The system achieves 0.2 mm horizontal resolution at full 3 GHz bandwidth, corresponding to ~20 mm electrical length in FR-4 at 1 GHz; actual resolvability depends on rise time of the incident step and dielectric properties.
Does the ZK2130 support calibration against traceable standards?
Yes—factory calibration includes verification against NIST-traceable TDR reference standards (e.g., Tektronix 067-1686-00), with certificate of conformance supplied with each unit.
Can test methods be exported and shared across multiple ZK2130 units?
Test configuration files (.zkp) are portable across identical firmware versions and include all parameter definitions, zone markers, and pass/fail logic.
Is GLP/GMP-compliant operation supported out-of-the-box?

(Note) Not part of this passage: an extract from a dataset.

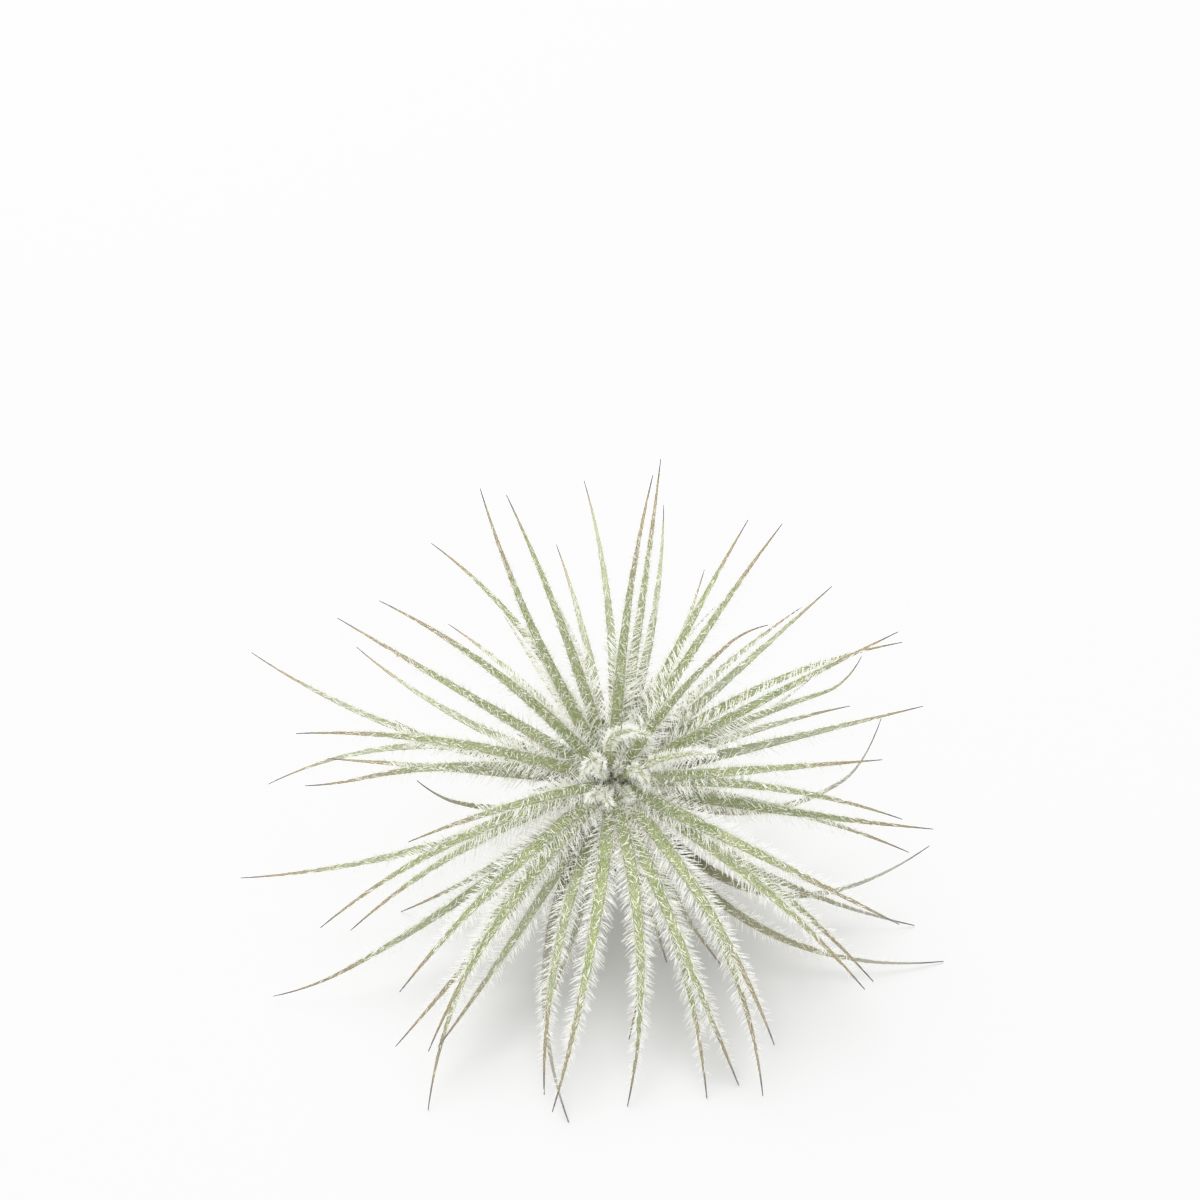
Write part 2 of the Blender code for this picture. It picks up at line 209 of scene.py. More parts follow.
# The middle leaves, spread almost flat.
MIDDLE_LEAVES = (
    Leaf(63, 47, 4, -7, bow=0.6, dry=0.35),
    Leaf(26, 51, 4, -7, bow=3.2, dry=0.4),
    Leaf(22, 45, -2, -9, bow=1.2, hook=(4.0, 0.0), dry=0.1),
    Leaf(352, 51, 4, -7, bow=-0.6, width=1.1, dry=0.5),
    Leaf(323, 51, 5, -8, bow=2.3, dry=0.55),
    Leaf(296, 53, 9, -8, bow=4.5, arch=5, dry=0.6),
    Leaf(287, 51, None, -7, bow=2.4, dry=0.5),
    Leaf(274, 40, 5, -9, bow=3.0, arch=5, dry=0.5),
    Leaf(258, 49, 8, -8, bow=-2.8, dry=0.5),
    Leaf(241, 58, None, -8, bow=-5.6, arch=5, dry=0.35),
    Leaf(237, 49, 7, -9, bow=0.6, dry=0.4),
    Leaf(231, 53, 6, -9, bow=0.4, arch=5, dry=0.5),
    Leaf(214, 65, None, -9, bow=2.2, arch=5, hook=(-1.5, 0.0), dry=0.45),
    Leaf(210, 48, 0, -8, bow=-2.4, dry=0.4),
    Leaf(195, 64, -12, -9, bow=2.8, arch=7, dry=0.4),
    Leaf(183, 49, 2, -8, bow=-3.4, hook=(-1.4, 0.5), dry=0.65),
    Leaf(176, 46, 0, -9, arch=7, dry=0.5),
    Leaf(128, 49, -3, -8, bow=-3.2, dry=0.3),
)

# The lower green leaves, which fall back behind the heart.
BACK_LEAVES = (
    Leaf(96, 51, -12, -11, bow=-2.0, arch=7, dry=0.1),
    Leaf(80, 47, -10, -11, bow=-1.7, arch=7, dry=0.1),
    Leaf(42, 49, -10, -11, arch=7, dry=0.2),
    Leaf(14, 53, -10, -11, arch=7, dry=0.3),
    Leaf(347, 50, -9, -11, bow=2.0, arch=7, dry=0.3),
    Leaf(181, 58, -14, -11, bow=-6.0, arch=7, dry=0.3),
    Leaf(161, 65, -14, -12, bow=3.6, arch=7, dry=0.3),
    Leaf(104, 42, -20, -12, bow=-1.0, arch=5),
    Leaf(124, 34, -20, -12, arch=4),
    Leaf(153, 50, -20, -12, bow=2.5, arch=5),
    Leaf(43, 44, -18, -12, bow=1.5, arch=5),
    Leaf(67, 40, -22, -12, bow=-1.0, arch=4),
    Leaf(18, 43, -22, -12, bow=1.0, arch=4),
    Leaf(137, 40, -26, -12, bow=-1.5, arch=3),
    Leaf(287, 31, None, -12, arch=4, width=0.9),
    Leaf(254, 38, None, -12, bow=1.0, arch=4, width=0.9),
    Leaf(231, 40, None, -12.5, bow=-1.0, arch=4, width=0.9),
    Leaf(301, 35, None, -12.5, bow=-1.0, arch=4, width=0.9),
    Leaf(212, 42, None, -12.5, bow=1.5, arch=5, width=0.9),
)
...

Basic audit trail functionality is included; full 21 CFR Part 11 compliance requires optional software license and validated Windows environment configuration per customer SOPs.
How does the ZK2130 handle impedance measurement in differential pairs with asymmetric routing?
The differential mode algorithm computes odd-mode impedance while compensating for intra-pair skew and common-mode coupling effects through adaptive cross-talk correction during waveform decomposition.